Warta Jemaat GKI Gading Serpong, Minggu, 12 Januari 2020
Peristiwa pembaptisan Yesus Kristus oleh Yohanes mengajarkan bahwa Ia menekankan pentingnya memiliki hidup yang patut di hadapan Allah. Baptisan Yohanes adalah baptisan sebagai tanda pertobatan (Mat. 3:11). Walaupun Tuhan Yesus tidak berdosa dan tidak memerlukan pertobatan, tetapi Dia justru datang kepada Yohanes untuk memberikan diri-Nya dibaptiskan. Mengapa? Perkataan-Nya kepada Yohanes Pembaptis memberikan jawabannya. Yohanes yang mengetahui siapa Yesus yang sesungguhnya berusaha mencegah Dia untuk dibaptis olehnya dengan berkata, “Akulah yang perlu dibaptis oleh-Mu, dan Engkau yang datang kepadaku?” Tetapi kata Yesus kepadanya, “Biarlah hal itu terjadi, karena demikianlah sepatutnya kita menggenapkan seluruh kehendak Allah” (Mat. 3:14-15).
Yesus Kristus memberikan diri-Nya dibaptis karena Ia mau menjalani hidup yang sepatutnya di hadapan Allah, yaitu menggenapi rencana-Nya untuk menyelamatkan orang-orang berdosa.
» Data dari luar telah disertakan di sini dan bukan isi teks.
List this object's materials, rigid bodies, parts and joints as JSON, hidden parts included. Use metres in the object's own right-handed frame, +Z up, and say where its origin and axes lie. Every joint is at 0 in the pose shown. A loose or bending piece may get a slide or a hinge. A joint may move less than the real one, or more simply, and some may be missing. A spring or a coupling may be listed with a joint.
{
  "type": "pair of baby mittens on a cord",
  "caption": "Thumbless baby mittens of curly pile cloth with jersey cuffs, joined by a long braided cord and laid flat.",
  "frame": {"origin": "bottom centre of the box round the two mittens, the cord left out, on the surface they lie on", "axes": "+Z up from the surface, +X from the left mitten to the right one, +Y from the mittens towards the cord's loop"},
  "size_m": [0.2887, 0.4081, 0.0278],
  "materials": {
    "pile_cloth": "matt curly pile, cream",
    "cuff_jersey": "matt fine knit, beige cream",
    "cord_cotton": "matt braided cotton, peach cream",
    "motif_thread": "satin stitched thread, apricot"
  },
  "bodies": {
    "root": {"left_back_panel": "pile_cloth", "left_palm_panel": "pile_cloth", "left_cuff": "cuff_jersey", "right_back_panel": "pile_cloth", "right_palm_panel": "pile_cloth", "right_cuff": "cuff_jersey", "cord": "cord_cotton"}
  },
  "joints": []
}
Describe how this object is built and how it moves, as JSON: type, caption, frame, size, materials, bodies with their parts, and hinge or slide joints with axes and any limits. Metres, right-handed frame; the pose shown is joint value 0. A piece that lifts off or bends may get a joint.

Dengan memberikan diri-Nya dibaptiskan oleh Yohanes, Ia meneguhkan keberadaan Yohanes sebagai “suara yang berseru-seru di padang gurun” untuk mempersiapkan jalan bagi Sang Mesias, sebagaimana dinubuatkan oleh nabi Yesaya (Yes. 40:3). Dengan membaptiskan-Nya, Yohanes juga mendeklarasikan kepada orang banyak bahwa Yesus adalah orang yang sebelumnya telah ia beritakan sebagai “Anak domba Allah, yang menghapus dosa dunia” dan “yang akan membaptis dengan Roh Kudus dan api” (Mat. 3:11; Yoh. 1:29-33). Selain itu, baptisan Yesus menunjukkan identifikasi-Nya dengan orang-orang berdosa, sehingga Ia dapat menyelamatkan mereka melalui pengorbanan-Nya: “Dia yang tidak mengenal dosa telah dibuat-Nya menjadi dosa karena kita, supaya dalam Dia kita dibenarkan oleh Allah” (2Kor. 5:21).
Hidup yang patut di hadapan Allah adalah suatu keniscayaan bagi orang-orang beriman. Tuhan Yesus telah mengajarkan dan memberikan teladan akan hal ini. Orang-orang percaya sudah seharusnya hidup berkenan kepada Allah dan melakukan apa yang sepatutnya di hadapan-Nya.